Google FLoC tracking and how it might impact affiliates

With third-party cookies becoming obsolete, many solutions are being proposed that could get around the loss of data and tracking tools approaching. Google has put forward its Federated Learning of Cohorts API, or FLoC. However, these updates are not being accepted by the wider community.

What is FLoC going to do?

Third-party cookies were designed to track individual user activity depending on where they go online and what they do. FLoC is designed to be more privacy-centric. Users will be grouped together in groups of similar behaviours and interests, with these groups being called cohorts.

The idea is that there will be enough people in these cohorts for a user to be near anonymous. In turn, this will then increase data privacy for internet users. At the same time, advertisers and affiliate marketers will be able to effectively target ads to these users.

Cohorts are created by user behaviour, as mentioned above. The collection of domains that a user visits is called a SimHash. The SimHashes are then used to group individuals with similar interests into these cohorts. The interests are then passed on to marketers to use for their campaigns.

How affiliates could use FLoC

Google claims that FLoC is going to grant a good level of protection at an individual level while also providing crucial information to marketers. It is predicted that it could even see 95% of the ad conversions per dollar that third-party cookies currently receive.

This appears to be a neat answer to the question of how marketers can target online audiences effectively. Targeted ads are incredibly effective, but they can be difficult to properly construct. FLoC is just one tool of many that could be used to change this.

Companies saying no

While it might seem like FLoC could solve a lot of problems for marketers, there are some concerns being raised on behalf of customers. It is thought that this will lead to a form of discrimination as browsing behaviours will indicate certain things about individuals, even if they are hidden within a cohort. It could also result in certain aspects of your browsing history being revealed to a site that you have visited – something you wish to avoid.

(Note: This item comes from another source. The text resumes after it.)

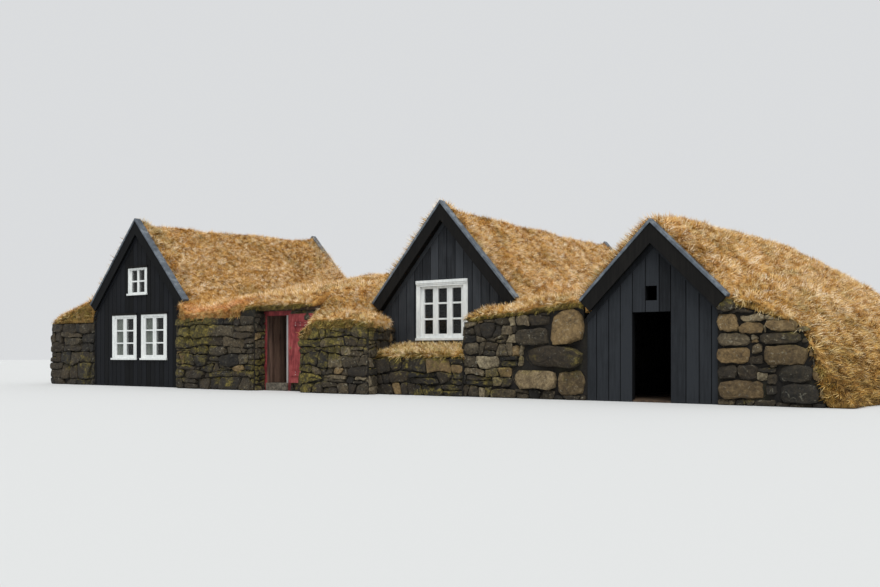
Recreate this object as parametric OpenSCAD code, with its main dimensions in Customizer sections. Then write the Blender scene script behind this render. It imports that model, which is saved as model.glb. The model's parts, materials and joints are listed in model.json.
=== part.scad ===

This is why several search engines and browsers have chosen to block FLoC, and won’t be including it in updates on their platforms.

DuckDuckGo is one of the main voices that has come out in opposition to the software. They are well-known for their dedication to protecting the browsing habits of their customers. Privacy is key to them, and they are concerned FLoC is not going to be able to improve data privacy in the way that Google is claiming.

Other brands coming out in opposition to this software include Brave, Mozilla Firefox, and Microsoft’s GitHub.

FLoC is currently being tested in several countries around the world, with a view to roll it out to more if these initial tests prove successful. However, there is no denying that there has been a backlash against what has been created so far. For more universal appeal, it is likely that Google will have to make further updates to the software.